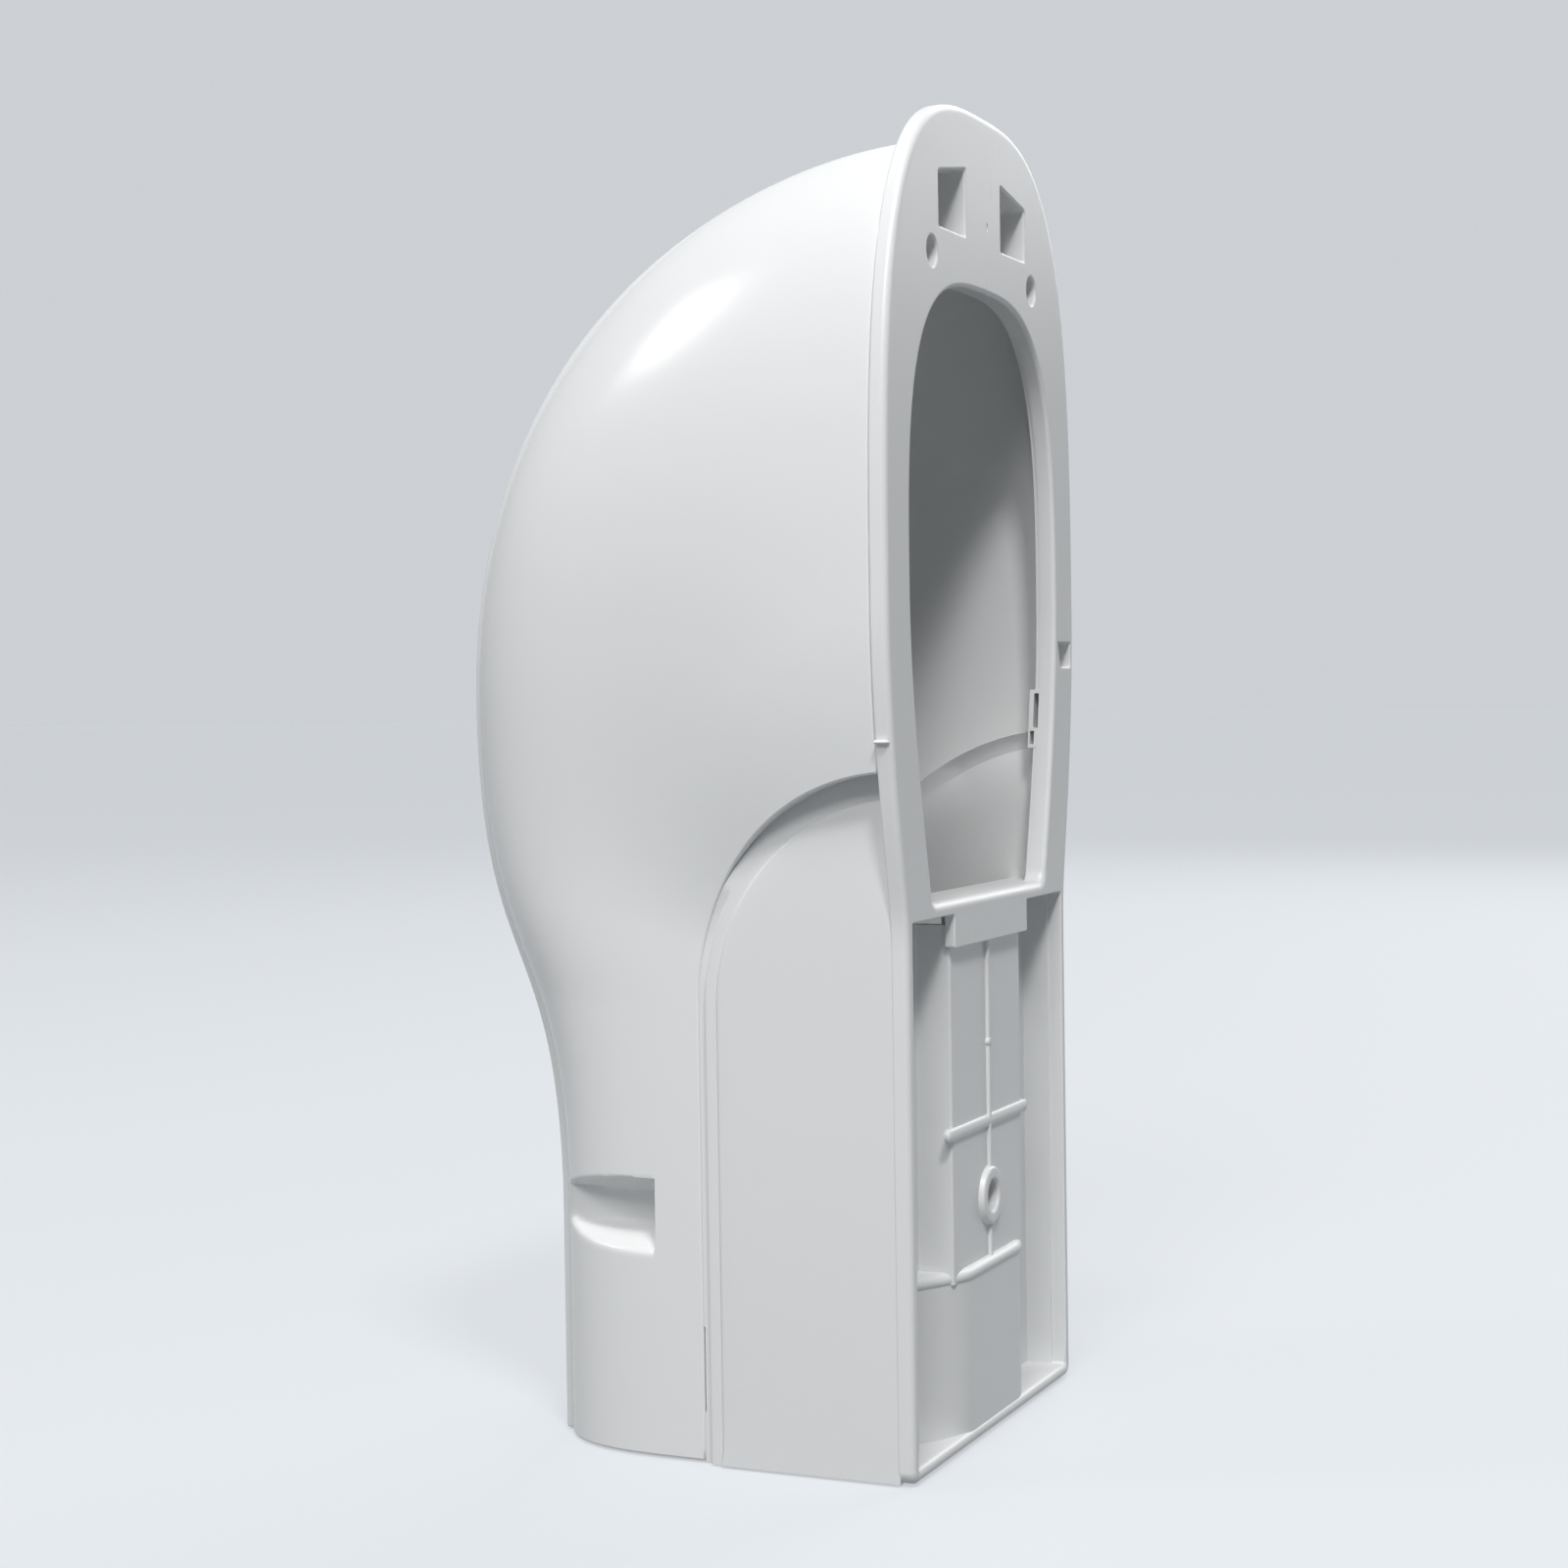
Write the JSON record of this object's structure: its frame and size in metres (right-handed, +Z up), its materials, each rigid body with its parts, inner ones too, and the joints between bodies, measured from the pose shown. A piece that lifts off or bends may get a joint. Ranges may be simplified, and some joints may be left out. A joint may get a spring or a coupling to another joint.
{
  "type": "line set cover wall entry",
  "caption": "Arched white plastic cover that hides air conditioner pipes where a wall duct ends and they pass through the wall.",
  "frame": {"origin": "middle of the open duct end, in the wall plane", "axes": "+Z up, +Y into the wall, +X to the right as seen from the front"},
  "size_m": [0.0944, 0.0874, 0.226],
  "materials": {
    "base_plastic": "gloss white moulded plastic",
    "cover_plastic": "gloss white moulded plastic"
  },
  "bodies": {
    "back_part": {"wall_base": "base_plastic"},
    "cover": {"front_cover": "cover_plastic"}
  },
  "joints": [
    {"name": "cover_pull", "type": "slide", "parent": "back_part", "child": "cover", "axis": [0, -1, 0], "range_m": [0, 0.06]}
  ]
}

..............................

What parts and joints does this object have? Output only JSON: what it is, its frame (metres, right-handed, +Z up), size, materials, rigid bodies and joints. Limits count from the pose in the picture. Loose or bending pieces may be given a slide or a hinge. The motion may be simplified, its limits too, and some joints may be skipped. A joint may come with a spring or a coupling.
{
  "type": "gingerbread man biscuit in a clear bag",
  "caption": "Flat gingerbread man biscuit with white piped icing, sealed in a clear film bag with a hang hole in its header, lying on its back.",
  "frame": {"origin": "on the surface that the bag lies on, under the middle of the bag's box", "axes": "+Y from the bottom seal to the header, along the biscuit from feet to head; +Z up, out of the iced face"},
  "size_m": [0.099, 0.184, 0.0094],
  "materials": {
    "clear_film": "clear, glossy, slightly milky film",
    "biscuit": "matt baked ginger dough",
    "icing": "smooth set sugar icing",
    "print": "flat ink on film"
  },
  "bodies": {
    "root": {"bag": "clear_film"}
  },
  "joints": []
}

..............................

Aim
Copy all lines from the material that include "parts".

In response
Write the JSON record of this object's structure: its frame and size in metres (right-handed, +Z up), its materials, each rigid body with its parts, inner ones too, and the joints between bodies, measured from the pose shown. A piece that lifts off or bends may get a joint. Ranges may be simplified, and some joints may be left out. A joint may get a spring or a coupling to another joint.
What parts and joints does this object have? Output only JSON: what it is, its frame (metres, right-handed, +Z up), size, materials, rigid bodies and joints. Limits count from the pose in the picture. Loose or bending pieces may be given a slide or a hinge. The motion may be simplified, its limits too, and some joints may be skipped. A joint may come with a spring or a coupling.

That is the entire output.